_Exercise directions_: Repeat the listing below in full, exactly as it stands.
# start of Information supplied
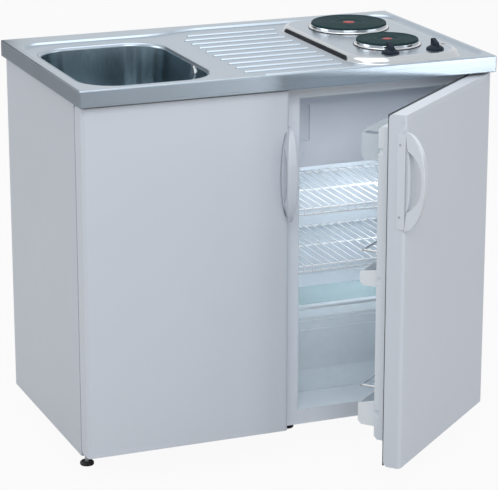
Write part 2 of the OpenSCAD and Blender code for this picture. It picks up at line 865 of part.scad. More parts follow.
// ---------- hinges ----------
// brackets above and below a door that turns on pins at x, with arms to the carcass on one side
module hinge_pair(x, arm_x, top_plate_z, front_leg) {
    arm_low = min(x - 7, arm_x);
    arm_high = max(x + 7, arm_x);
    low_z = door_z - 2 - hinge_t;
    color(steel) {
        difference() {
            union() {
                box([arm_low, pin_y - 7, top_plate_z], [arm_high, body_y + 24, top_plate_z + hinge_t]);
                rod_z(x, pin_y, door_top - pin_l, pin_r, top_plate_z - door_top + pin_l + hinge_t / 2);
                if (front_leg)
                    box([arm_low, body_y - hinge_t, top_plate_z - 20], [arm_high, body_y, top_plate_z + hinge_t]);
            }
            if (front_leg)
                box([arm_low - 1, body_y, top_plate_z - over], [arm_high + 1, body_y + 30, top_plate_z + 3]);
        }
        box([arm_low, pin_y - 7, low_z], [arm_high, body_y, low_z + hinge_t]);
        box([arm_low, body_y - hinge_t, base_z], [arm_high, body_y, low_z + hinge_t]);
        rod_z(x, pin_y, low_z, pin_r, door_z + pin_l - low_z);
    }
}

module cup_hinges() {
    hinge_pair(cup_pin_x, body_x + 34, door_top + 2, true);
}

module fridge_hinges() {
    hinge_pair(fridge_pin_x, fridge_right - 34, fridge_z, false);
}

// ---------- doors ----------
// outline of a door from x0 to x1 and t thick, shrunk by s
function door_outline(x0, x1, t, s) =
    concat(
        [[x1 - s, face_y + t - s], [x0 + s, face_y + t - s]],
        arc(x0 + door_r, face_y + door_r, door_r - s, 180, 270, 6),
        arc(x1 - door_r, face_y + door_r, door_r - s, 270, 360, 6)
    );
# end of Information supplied
_The completed task_:
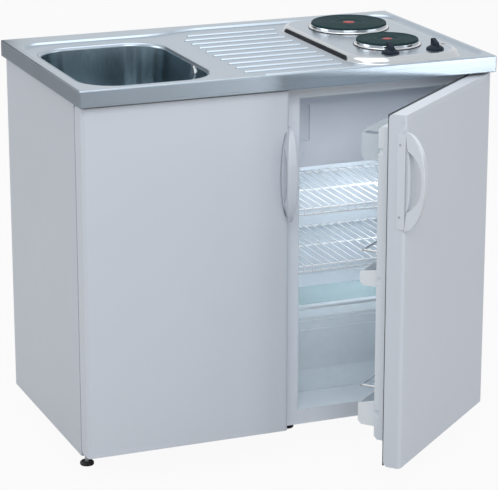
Write part 2 of the OpenSCAD and Blender code for this picture. It picks up at line 865 of part.scad. More parts follow.
// ---------- hinges ----------
// brackets above and below a door that turns on pins at x, with arms to the carcass on one side
module hinge_pair(x, arm_x, top_plate_z, front_leg) {
    arm_low = min(x - 7, arm_x);
    arm_high = max(x + 7, arm_x);
    low_z = door_z - 2 - hinge_t;
    color(steel) {
        difference() {
            union() {
                box([arm_low, pin_y - 7, top_plate_z], [arm_high, body_y + 24, top_plate_z + hinge_t]);
                rod_z(x, pin_y, door_top - pin_l, pin_r, top_plate_z - door_top + pin_l + hinge_t / 2);
                if (front_leg)
                    box([arm_low, body_y - hinge_t, top_plate_z - 20], [arm_high, body_y, top_plate_z + hinge_t]);
            }
            if (front_leg)
                box([arm_low - 1, body_y, top_plate_z - over], [arm_high + 1, body_y + 30, top_plate_z + 3]);
        }
        box([arm_low, pin_y - 7, low_z], [arm_high, body_y, low_z + hinge_t]);
        box([arm_low, body_y - hinge_t, base_z], [arm_high, body_y, low_z + hinge_t]);
        rod_z(x, pin_y, low_z, pin_r, door_z + pin_l - low_z);
    }
}

module cup_hinges() {
    hinge_pair(cup_pin_x, body_x + 34, door_top + 2, true);
}

module fridge_hinges() {
    hinge_pair(fridge_pin_x, fridge_right - 34, fridge_z, false);
}

// ---------- doors ----------
// outline of a door from x0 to x1 and t thick, shrunk by s
function door_outline(x0, x1, t, s) =
    concat(
        [[x1 - s, face_y + t - s], [x0 + s, face_y + t - s]],
        arc(x0 + door_r, face_y + door_r, door_r - s, 180, 270, 6),
        arc(x1 - door_r, face_y + door_r, door_r - s, 270, 360, 6)
    );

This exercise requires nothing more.